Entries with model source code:
------------------------------------------------------------

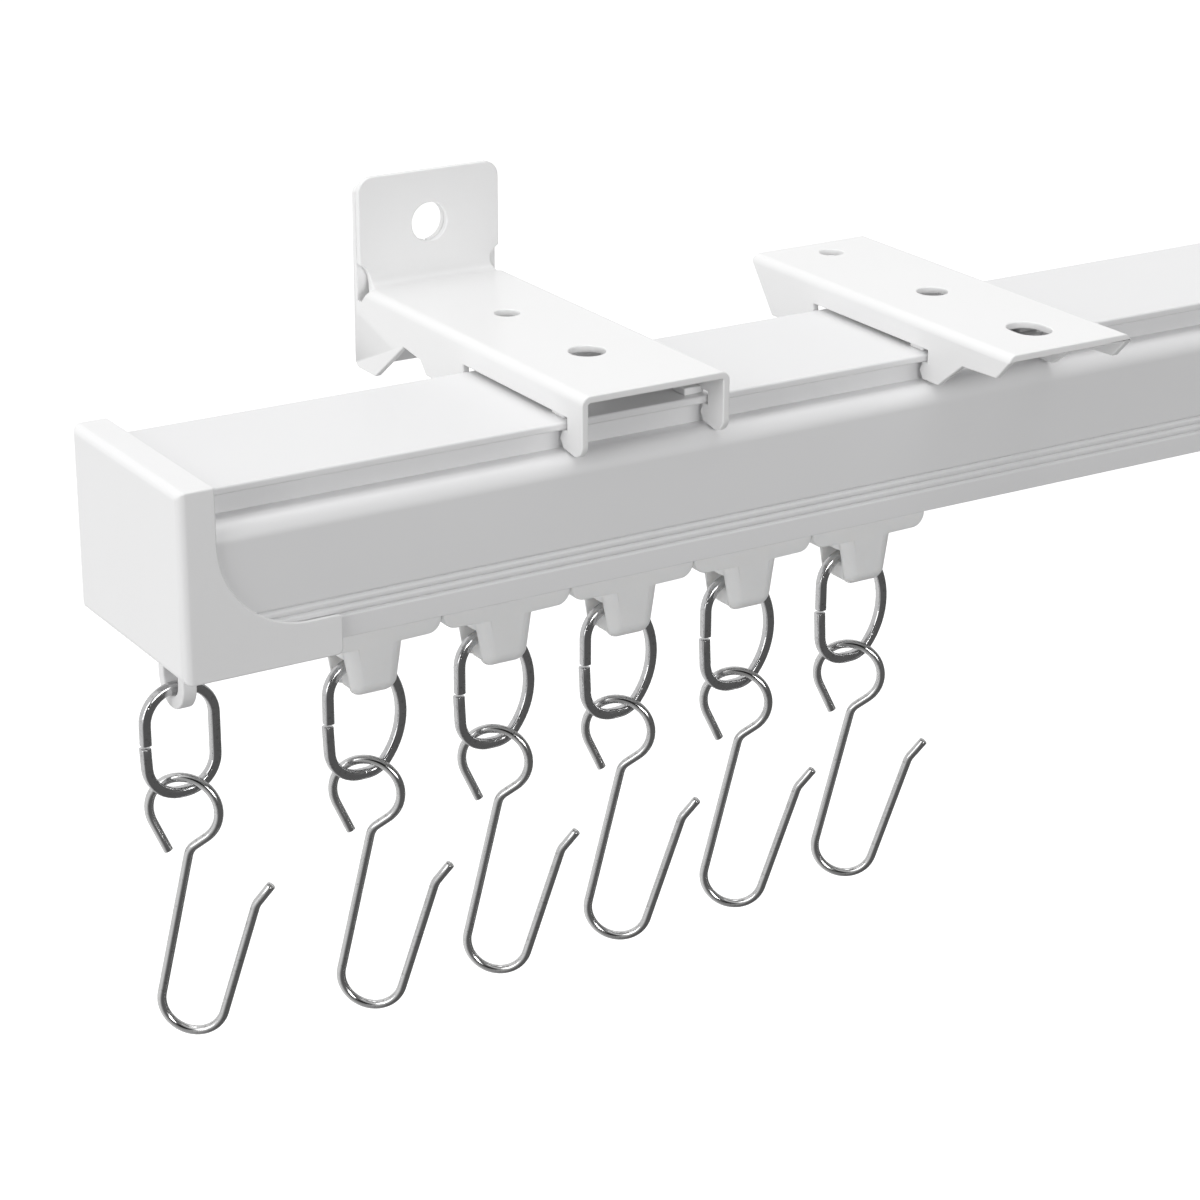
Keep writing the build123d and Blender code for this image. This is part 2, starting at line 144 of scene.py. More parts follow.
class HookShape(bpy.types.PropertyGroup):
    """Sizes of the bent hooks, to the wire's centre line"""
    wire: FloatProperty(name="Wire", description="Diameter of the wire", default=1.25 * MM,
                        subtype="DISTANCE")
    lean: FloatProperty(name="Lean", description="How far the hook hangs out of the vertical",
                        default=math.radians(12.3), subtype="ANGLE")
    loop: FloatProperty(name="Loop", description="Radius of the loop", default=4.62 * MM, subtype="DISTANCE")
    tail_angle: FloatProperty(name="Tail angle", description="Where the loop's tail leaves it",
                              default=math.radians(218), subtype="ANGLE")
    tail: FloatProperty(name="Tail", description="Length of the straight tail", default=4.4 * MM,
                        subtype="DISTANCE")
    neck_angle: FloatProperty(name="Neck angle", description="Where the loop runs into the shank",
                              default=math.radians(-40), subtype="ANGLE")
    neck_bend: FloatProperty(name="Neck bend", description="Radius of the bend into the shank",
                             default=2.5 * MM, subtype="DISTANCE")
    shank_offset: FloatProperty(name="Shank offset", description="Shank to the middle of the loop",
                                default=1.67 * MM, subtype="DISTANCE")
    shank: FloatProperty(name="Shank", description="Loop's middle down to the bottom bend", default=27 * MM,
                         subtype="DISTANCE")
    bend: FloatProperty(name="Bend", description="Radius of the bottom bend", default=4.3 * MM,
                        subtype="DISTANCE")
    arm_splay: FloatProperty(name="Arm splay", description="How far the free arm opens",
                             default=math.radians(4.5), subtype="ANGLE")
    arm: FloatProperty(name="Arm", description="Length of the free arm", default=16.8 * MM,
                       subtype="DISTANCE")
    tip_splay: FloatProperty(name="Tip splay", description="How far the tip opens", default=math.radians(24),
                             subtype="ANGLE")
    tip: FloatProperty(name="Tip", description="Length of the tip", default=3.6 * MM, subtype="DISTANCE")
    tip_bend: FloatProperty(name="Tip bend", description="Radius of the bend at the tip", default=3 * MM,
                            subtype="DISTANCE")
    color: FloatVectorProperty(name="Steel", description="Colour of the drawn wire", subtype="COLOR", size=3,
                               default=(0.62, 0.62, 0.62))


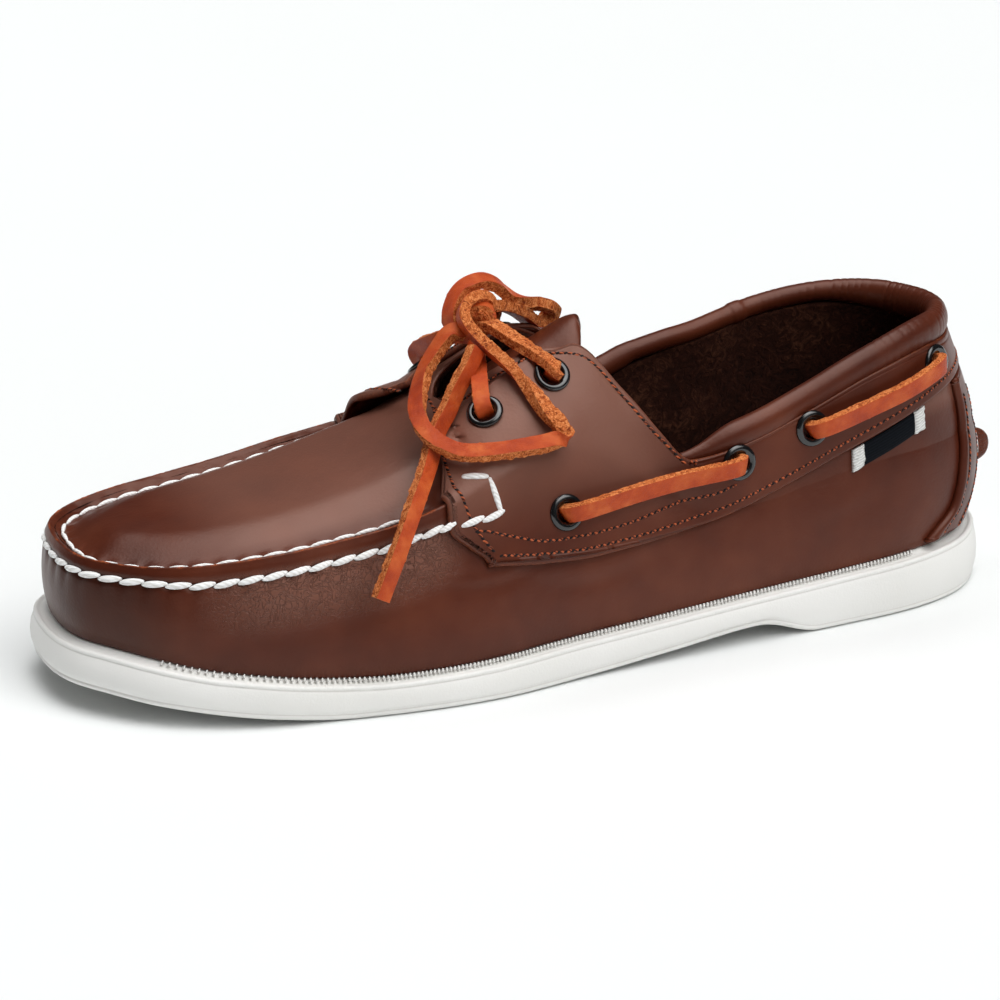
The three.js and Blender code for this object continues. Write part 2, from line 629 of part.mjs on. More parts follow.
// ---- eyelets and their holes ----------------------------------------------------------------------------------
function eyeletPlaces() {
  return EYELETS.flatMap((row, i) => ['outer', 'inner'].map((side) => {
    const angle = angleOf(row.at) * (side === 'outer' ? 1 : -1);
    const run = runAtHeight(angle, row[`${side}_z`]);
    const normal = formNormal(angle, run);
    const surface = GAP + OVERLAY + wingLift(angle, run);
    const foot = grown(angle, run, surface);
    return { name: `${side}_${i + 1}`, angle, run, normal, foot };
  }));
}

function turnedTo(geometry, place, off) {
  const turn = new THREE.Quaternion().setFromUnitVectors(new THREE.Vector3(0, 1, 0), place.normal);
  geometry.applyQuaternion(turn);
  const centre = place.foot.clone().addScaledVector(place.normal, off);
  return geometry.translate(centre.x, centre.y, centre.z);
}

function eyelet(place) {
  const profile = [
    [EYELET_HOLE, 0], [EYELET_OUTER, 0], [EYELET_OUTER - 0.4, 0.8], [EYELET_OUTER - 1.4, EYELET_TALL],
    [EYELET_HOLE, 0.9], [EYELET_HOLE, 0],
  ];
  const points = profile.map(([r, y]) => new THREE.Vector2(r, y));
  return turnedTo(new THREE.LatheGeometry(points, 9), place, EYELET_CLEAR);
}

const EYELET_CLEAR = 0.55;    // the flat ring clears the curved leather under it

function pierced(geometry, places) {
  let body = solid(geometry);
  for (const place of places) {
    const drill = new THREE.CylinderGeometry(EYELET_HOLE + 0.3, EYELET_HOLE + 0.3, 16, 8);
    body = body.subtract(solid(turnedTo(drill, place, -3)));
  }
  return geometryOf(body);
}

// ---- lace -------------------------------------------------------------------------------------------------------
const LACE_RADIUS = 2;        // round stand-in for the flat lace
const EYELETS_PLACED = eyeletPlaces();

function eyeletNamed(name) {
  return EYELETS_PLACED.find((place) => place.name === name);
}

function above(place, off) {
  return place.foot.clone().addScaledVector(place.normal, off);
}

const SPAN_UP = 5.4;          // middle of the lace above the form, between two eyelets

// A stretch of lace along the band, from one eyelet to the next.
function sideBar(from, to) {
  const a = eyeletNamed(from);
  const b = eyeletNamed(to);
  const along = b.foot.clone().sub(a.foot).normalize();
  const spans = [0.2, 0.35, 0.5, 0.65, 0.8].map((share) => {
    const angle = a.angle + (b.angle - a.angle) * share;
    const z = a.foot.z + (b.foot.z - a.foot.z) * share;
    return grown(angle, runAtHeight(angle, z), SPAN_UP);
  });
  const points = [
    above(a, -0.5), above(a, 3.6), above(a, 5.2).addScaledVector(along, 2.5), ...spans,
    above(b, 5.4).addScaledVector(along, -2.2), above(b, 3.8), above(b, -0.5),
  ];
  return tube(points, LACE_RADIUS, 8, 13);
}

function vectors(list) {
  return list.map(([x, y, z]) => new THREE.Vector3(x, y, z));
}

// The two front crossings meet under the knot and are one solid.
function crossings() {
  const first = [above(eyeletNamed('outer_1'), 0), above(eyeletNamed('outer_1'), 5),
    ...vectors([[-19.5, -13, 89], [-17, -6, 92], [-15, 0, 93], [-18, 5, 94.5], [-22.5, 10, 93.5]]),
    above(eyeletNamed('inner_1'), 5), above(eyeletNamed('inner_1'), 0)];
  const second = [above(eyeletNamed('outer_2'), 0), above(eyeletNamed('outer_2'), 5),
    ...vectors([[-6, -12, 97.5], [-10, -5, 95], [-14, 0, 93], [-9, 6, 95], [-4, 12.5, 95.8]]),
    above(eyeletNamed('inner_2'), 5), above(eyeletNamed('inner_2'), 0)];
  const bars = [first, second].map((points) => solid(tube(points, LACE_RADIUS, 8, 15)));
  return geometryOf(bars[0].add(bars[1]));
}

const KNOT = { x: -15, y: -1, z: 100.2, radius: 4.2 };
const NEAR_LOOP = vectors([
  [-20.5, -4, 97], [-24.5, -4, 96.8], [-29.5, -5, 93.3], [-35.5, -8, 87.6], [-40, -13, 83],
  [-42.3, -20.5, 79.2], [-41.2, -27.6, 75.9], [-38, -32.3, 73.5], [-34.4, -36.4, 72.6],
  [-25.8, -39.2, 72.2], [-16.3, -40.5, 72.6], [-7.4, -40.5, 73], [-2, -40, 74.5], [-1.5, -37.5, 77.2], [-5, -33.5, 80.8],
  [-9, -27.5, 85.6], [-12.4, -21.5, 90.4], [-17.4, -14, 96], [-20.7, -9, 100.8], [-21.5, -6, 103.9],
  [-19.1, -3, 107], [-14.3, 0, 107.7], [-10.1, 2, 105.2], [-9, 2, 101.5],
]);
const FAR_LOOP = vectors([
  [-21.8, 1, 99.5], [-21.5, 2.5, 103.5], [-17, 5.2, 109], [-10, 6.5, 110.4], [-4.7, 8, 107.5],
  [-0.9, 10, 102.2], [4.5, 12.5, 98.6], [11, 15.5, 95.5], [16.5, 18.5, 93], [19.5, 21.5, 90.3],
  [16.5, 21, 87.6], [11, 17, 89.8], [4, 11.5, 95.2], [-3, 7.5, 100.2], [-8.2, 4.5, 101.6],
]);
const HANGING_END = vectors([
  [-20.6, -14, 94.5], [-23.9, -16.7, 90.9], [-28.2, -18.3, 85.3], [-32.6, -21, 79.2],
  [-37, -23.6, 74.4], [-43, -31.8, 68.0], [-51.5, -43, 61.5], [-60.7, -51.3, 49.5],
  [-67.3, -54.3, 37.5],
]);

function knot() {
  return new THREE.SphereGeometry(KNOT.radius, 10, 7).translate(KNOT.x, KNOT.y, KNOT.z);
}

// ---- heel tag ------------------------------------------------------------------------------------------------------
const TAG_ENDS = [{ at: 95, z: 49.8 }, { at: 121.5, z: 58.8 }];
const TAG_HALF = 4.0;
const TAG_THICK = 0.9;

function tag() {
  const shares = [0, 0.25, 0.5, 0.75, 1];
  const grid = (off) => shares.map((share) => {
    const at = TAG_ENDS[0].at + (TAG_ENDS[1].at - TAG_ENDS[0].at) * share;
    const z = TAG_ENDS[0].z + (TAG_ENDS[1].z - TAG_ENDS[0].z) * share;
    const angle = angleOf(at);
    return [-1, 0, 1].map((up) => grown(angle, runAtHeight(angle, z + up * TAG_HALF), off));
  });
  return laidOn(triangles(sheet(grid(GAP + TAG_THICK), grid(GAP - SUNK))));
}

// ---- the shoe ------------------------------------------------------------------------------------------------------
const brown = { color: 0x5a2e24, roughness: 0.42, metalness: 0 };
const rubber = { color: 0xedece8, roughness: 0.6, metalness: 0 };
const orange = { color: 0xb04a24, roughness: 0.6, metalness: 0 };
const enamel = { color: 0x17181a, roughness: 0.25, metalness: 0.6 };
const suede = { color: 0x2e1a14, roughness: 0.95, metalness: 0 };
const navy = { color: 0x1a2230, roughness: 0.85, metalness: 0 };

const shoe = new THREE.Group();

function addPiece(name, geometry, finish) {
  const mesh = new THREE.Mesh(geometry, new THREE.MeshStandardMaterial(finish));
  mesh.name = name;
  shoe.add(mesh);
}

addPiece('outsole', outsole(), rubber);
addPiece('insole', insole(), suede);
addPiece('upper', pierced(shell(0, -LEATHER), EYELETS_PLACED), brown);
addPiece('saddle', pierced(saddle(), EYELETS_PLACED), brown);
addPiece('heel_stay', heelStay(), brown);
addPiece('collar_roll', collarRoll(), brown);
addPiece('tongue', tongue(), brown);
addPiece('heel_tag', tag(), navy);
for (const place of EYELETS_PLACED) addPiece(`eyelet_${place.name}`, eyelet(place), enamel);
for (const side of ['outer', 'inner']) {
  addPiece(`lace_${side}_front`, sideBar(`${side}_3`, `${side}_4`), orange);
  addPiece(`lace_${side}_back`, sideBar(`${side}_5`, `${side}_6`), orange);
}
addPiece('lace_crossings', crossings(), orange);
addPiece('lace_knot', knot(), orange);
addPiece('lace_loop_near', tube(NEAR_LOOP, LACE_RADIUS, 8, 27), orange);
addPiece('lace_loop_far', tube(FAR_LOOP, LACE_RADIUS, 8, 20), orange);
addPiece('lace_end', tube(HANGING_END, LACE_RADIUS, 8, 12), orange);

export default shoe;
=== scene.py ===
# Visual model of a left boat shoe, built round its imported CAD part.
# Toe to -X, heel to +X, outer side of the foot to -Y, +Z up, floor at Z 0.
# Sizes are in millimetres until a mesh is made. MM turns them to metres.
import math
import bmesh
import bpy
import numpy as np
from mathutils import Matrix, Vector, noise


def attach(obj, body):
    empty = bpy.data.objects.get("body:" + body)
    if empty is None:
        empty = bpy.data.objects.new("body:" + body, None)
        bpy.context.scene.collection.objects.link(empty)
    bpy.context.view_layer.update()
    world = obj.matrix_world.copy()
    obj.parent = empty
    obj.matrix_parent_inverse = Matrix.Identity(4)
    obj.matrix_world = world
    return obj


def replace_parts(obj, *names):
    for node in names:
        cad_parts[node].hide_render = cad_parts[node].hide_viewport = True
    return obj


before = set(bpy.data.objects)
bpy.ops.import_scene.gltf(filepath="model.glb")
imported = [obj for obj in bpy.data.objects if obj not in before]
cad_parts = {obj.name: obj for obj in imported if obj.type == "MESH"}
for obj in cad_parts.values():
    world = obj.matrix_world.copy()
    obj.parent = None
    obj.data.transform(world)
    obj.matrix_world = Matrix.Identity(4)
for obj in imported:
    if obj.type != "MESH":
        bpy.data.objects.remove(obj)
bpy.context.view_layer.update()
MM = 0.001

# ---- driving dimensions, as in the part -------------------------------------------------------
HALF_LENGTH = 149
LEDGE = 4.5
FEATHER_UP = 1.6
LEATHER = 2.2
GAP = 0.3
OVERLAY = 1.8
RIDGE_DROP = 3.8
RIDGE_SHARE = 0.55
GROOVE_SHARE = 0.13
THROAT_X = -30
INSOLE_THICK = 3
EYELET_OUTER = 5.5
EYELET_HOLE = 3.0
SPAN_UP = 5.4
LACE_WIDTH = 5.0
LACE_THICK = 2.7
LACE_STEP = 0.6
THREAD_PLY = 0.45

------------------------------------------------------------

Search the listing for the word "update". Copy every line in which it occurs.

    bpy.context.view_layer.update()
bpy.context.view_layer.update()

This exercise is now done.